▶ Aim of the task: Go through the listing and copy each line with the string "this".
>> begin Records
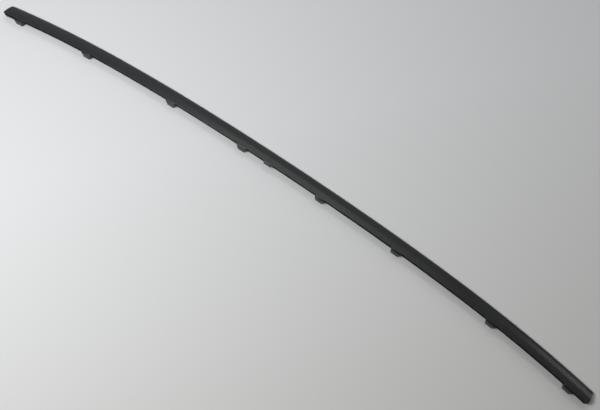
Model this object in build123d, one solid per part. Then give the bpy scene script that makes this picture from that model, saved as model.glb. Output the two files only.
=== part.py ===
>> end Records
>> begin Records
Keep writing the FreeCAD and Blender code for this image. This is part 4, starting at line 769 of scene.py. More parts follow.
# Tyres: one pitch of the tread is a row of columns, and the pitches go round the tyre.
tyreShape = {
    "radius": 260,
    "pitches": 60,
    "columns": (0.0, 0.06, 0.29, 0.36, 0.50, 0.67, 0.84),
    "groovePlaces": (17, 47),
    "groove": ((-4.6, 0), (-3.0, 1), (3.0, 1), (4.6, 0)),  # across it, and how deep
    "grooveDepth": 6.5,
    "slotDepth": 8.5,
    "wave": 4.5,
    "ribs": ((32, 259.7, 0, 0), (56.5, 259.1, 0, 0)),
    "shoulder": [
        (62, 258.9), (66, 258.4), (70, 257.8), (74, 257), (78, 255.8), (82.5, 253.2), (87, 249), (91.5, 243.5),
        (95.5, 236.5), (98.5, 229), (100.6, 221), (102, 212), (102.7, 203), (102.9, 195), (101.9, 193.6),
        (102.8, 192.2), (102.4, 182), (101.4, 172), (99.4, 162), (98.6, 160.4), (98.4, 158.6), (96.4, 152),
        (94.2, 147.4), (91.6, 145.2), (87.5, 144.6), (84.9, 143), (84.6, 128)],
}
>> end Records
▶ Problem solution:
Model this object in build123d, one solid per part. Then give the bpy scene script that makes this picture from that model, saved as model.glb. Output the two files only.
Keep writing the FreeCAD and Blender code for this image. This is part 4, starting at line 769 of scene.py. More parts follow.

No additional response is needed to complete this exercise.